__Exercise details__:
Write out exactly the lines from the one containing "bpy.data.objects.remove(obj)" through the last line of the records below, including both.

Records:
= = = =

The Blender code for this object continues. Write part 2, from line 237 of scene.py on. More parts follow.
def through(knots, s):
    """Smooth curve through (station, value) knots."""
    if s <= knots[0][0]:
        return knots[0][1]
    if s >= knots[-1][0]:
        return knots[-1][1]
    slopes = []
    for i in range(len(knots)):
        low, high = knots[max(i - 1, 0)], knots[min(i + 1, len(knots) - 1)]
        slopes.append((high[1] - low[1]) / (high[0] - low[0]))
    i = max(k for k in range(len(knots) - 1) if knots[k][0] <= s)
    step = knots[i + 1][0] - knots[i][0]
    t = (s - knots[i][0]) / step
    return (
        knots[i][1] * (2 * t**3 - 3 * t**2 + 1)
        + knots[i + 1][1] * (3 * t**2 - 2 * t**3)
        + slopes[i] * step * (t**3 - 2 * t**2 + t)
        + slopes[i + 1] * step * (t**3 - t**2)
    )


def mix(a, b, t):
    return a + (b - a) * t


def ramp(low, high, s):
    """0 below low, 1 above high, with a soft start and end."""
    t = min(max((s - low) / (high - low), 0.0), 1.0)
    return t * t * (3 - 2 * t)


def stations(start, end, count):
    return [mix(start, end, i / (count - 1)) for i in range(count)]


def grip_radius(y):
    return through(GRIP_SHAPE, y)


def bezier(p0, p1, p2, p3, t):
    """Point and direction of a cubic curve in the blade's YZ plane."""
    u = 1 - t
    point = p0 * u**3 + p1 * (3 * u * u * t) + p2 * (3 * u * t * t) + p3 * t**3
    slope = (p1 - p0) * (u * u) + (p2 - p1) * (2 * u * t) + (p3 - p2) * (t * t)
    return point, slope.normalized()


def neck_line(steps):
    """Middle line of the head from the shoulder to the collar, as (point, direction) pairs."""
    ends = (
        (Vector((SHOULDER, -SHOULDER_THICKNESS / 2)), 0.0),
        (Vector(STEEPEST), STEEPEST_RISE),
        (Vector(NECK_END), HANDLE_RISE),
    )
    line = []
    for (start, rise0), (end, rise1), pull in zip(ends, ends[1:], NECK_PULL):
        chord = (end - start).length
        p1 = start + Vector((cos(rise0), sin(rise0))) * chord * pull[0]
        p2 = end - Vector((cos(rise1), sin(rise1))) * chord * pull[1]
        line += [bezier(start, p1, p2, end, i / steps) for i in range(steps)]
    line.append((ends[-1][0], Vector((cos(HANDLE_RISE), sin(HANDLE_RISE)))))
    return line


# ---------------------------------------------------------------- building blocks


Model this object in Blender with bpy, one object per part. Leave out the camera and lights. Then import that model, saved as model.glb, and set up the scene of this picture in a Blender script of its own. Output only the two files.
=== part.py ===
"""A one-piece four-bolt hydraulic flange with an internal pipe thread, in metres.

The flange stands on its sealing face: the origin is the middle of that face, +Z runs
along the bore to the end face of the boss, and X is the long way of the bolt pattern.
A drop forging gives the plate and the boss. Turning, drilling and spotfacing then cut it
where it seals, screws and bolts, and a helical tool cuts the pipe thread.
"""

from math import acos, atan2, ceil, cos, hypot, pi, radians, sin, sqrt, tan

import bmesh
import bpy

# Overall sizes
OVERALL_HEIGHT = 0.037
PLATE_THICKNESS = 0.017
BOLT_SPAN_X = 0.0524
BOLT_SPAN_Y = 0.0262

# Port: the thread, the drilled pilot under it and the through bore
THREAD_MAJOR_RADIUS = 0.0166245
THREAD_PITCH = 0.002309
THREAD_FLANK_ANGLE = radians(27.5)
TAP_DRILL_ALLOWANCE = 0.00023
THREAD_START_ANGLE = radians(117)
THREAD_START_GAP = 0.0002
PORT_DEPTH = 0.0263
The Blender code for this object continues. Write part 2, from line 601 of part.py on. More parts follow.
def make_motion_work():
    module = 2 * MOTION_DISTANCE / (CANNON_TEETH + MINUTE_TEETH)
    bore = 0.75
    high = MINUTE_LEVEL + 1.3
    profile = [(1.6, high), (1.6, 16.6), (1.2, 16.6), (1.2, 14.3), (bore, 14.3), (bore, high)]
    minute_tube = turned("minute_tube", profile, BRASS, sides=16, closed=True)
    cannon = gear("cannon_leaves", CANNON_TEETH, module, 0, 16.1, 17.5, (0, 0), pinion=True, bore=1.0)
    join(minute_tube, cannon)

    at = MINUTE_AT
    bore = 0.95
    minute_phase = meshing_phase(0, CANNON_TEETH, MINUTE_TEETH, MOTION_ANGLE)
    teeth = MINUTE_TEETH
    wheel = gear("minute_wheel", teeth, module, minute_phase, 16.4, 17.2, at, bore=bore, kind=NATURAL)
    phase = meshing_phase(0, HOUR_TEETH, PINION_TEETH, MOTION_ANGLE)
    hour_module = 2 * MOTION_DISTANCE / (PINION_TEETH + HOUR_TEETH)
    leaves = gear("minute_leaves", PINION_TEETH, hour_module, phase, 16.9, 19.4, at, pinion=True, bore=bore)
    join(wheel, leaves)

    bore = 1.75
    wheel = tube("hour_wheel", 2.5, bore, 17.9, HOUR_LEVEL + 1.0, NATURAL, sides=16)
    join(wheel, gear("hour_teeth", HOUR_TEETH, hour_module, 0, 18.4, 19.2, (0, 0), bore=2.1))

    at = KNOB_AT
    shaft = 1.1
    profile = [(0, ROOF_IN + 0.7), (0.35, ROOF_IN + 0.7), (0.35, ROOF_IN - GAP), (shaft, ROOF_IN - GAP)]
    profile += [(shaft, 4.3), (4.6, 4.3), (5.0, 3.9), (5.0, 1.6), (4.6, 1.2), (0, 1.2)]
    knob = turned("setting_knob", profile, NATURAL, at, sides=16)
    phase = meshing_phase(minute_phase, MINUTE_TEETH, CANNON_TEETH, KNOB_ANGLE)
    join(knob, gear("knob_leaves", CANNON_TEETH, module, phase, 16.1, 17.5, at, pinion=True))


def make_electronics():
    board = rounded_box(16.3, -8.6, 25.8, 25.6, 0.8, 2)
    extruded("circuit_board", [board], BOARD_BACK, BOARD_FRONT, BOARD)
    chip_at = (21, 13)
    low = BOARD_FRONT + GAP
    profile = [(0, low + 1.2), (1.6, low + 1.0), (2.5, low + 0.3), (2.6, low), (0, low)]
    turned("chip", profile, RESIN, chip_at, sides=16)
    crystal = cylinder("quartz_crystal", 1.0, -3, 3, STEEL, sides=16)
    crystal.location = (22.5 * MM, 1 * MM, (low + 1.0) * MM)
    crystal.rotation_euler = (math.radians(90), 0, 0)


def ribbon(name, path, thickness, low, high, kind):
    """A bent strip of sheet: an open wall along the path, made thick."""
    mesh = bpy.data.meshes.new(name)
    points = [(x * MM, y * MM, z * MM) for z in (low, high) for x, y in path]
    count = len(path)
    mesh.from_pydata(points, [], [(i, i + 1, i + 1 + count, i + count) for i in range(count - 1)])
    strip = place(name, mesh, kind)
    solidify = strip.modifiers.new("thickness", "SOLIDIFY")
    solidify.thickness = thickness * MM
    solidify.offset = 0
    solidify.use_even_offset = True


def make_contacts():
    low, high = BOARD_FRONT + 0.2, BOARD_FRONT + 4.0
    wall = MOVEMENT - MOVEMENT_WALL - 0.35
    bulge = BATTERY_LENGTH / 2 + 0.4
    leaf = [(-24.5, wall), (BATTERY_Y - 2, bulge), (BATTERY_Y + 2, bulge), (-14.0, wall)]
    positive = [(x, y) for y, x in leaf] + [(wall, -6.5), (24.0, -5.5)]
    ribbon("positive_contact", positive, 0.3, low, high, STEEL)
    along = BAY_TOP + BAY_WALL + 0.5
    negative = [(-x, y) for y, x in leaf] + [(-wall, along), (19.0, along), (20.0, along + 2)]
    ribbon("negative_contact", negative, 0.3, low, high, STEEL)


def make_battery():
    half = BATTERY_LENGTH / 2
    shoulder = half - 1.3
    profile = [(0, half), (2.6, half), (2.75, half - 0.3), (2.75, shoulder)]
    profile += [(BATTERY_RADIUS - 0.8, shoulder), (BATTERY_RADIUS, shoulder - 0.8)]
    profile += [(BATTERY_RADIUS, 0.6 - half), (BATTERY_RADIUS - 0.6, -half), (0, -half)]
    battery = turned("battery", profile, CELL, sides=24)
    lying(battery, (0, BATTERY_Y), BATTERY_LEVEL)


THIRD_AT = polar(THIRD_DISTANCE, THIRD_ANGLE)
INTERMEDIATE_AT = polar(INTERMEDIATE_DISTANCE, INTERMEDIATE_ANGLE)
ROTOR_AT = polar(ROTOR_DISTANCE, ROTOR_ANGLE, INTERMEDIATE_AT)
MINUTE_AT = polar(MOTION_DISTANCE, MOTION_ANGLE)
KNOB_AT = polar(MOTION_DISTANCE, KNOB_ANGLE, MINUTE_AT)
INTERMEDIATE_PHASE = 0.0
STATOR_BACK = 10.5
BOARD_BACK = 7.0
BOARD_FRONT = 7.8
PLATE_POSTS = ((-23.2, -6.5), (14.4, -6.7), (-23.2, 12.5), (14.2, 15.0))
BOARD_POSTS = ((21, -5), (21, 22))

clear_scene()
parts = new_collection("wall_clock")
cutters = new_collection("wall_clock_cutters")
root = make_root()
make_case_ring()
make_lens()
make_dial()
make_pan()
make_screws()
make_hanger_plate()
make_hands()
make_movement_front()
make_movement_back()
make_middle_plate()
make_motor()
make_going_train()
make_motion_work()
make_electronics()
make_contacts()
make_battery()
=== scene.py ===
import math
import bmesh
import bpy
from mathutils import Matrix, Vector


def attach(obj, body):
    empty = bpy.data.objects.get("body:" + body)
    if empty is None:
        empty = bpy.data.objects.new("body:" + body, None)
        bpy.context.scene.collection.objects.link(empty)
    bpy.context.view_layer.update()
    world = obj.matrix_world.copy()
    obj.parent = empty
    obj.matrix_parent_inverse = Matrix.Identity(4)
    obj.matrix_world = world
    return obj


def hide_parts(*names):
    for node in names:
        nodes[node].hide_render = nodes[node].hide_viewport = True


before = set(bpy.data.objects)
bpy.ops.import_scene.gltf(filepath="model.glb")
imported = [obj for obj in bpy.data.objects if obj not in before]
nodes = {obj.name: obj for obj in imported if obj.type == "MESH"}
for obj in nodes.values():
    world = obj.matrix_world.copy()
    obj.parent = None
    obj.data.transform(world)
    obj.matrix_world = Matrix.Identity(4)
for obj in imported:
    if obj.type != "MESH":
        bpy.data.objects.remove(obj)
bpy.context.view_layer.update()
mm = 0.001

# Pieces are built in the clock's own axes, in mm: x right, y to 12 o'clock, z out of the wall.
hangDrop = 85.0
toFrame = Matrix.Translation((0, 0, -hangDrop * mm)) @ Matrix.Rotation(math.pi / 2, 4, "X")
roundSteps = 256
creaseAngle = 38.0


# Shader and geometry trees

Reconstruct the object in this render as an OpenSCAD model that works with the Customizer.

= = = =

__Output__:
        bpy.data.objects.remove(obj)
bpy.context.view_layer.update()
mm = 0.001

# Pieces are built in the clock's own axes, in mm: x right, y to 12 o'clock, z out of the wall.
hangDrop = 85.0
toFrame = Matrix.Translation((0, 0, -hangDrop * mm)) @ Matrix.Rotation(math.pi / 2, 4, "X")
roundSteps = 256
creaseAngle = 38.0


# Shader and geometry trees

Reconstruct the object in this render as an OpenSCAD model that works with the Customizer.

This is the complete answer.